Il mazzo Rider–Waite e la sistematizzazione moderna

Nel Novecento, con la pubblicazione del Tarocco Rider–Waite (1909), si completa la trasformazione in chiave psicologica-esoterica. Realizzato da Arthur Edward Waite, occultista membro della Golden Dawn, e illustrato da Pamela Colman Smith, il mazzo introduce alcune novità decisive:

  • Tutti gli Arcani Minori sono illustrati con scene narrative (non solo simboli);
  • I significati esoterici sono resi visivi, facilitando la lettura anche a chi non ha formazione esoterica;
  • Le corrispondenze astrologiche, numerologiche e alchemiche sono integrate nel disegno.

Questo mazzo divenne lo standard della cartomanzia moderna e influenzò tutte le successive produzioni, inclusi i mazzi Thoth di Aleister Crowley e quelli psicologici in ambito junghiano.

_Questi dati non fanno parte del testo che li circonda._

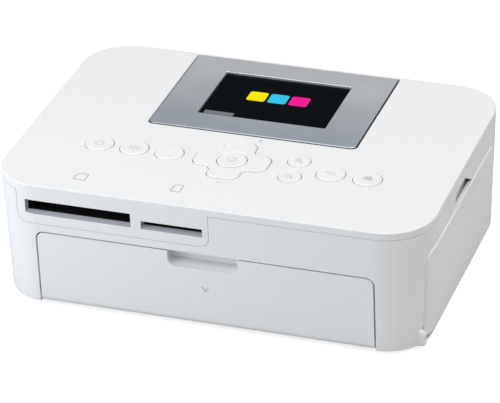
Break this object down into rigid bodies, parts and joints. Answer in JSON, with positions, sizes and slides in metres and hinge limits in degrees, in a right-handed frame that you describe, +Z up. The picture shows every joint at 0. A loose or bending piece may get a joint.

Tarocchi come dispositivo simbolico: tra psicologia e spiritualità

Nel XX secolo, la psicoanalisi e la psicologia del profondo (in particolare Carl Gustav Jung) attribuirono ai Tarocchi un nuovo valore: non strumenti per predire il futuro, ma specchi dell’anima, in grado di attivare immagini archetipiche presenti nell’inconscio collettivo. Jung scrive:

“I Tarocchi sono una serie di immagini simboliche… una sorta di macchina per stimolare l’intuizione.”

Nascono approcci che vedono nei Tarocchi un dispositivo di autoanalisi, narrazione e crescita personale, come nella Tarologia di Alejandro Jodorowsky, che propone letture evolutive e integrative.

Conclusione: da gioco a specchio dell’essere

La storia dei Tarocchi non è lineare, né univoca. Si tratta di un dispositivo culturale polisemico, capace di attraversare le epoche mutando funzione, linguaggio e significato. Dalle corti rinascimentali italiane alle logge esoteriche francesi, fino ai consulti contemporanei, i Tarocchi hanno mantenuto una caratteristica centrale: l’infinita interpretabilità delle loro immagini.

Non sono nati per predire il futuro. Sono diventati uno specchio simbolico attraverso cui generazioni di umani hanno cercato di comprendere meglio sé stessi, il tempo in cui vivono e il mistero che li circonda.